> _EXERCISE INSTRUCTIONS_
For the listing that follows, give again exactly the lines from the one with "Write part 2 of the three.js" to the one with "return TIP_NOTCH *", including both.

> _DATASET RECORDS_
==*==
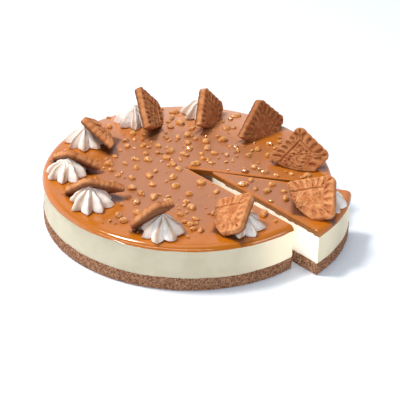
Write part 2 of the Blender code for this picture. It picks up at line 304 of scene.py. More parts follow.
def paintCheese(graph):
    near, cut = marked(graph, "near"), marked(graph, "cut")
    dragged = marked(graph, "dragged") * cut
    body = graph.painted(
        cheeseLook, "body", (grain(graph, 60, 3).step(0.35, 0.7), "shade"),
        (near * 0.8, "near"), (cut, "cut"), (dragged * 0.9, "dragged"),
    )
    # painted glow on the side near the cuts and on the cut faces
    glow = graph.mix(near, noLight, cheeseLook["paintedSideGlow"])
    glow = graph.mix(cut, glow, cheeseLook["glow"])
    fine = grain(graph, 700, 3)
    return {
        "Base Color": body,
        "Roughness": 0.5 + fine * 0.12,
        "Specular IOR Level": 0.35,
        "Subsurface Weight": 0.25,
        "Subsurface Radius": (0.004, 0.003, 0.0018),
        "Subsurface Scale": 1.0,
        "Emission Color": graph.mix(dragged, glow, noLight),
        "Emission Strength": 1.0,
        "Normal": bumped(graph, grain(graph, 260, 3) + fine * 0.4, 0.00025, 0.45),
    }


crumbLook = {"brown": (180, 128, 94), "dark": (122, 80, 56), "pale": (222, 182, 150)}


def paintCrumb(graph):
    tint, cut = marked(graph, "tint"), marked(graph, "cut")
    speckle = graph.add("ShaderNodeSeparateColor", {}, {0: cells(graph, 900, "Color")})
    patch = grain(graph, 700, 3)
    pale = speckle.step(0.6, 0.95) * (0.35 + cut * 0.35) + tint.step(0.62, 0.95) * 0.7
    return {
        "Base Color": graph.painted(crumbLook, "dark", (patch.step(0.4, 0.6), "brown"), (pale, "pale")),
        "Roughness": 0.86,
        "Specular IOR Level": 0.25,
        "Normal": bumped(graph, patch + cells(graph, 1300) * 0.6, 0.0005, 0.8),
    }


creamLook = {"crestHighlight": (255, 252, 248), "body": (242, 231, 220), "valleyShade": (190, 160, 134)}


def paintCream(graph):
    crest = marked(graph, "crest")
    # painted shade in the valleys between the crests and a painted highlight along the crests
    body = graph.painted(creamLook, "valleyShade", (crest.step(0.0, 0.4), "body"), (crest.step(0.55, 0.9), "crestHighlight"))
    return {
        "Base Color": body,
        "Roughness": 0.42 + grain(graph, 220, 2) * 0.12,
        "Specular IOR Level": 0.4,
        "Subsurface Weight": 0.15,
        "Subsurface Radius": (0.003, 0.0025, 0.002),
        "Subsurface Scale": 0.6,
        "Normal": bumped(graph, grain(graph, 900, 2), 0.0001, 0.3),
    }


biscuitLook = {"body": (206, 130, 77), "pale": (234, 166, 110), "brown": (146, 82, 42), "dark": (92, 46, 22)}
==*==
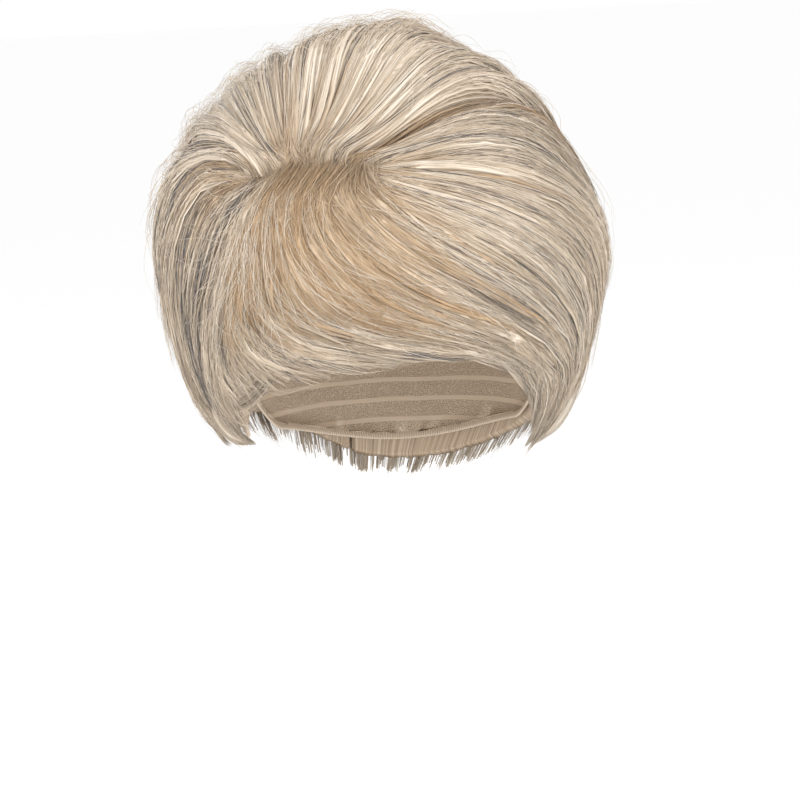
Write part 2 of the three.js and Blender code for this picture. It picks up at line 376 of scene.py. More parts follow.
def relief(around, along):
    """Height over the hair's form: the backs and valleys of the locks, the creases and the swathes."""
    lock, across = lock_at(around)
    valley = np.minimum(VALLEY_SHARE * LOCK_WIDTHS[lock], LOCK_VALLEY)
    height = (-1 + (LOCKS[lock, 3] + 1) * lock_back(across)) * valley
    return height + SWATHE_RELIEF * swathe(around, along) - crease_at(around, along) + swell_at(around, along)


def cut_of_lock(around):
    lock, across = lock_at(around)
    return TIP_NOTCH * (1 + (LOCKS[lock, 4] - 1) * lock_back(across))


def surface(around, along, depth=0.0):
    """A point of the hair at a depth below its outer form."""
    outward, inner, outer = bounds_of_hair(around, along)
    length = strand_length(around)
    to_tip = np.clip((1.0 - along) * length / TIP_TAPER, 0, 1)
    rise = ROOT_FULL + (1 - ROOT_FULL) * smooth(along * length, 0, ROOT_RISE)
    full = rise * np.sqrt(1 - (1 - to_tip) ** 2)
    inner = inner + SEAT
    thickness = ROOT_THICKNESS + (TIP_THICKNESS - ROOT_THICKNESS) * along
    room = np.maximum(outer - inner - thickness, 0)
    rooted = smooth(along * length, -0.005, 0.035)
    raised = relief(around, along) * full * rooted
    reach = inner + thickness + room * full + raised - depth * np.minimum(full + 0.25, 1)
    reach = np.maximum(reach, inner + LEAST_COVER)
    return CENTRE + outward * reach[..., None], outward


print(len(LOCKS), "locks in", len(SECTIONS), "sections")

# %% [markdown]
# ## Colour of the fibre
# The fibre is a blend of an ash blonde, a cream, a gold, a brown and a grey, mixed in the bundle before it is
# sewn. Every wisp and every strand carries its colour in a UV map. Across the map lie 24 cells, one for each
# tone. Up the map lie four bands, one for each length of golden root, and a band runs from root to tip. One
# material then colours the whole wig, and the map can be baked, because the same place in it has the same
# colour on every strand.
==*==
> _SOLUTION TO THIS TASK_
Write part 2 of the three.js and Blender code for this picture. It picks up at line 376 of scene.py. More parts follow.
def relief(around, along):
    """Height over the hair's form: the backs and valleys of the locks, the creases and the swathes."""
    lock, across = lock_at(around)
    valley = np.minimum(VALLEY_SHARE * LOCK_WIDTHS[lock], LOCK_VALLEY)
    height = (-1 + (LOCKS[lock, 3] + 1) * lock_back(across)) * valley
    return height + SWATHE_RELIEF * swathe(around, along) - crease_at(around, along) + swell_at(around, along)


def cut_of_lock(around):
    lock, across = lock_at(around)
    return TIP_NOTCH * (1 + (LOCKS[lock, 4] - 1) * lock_back(across))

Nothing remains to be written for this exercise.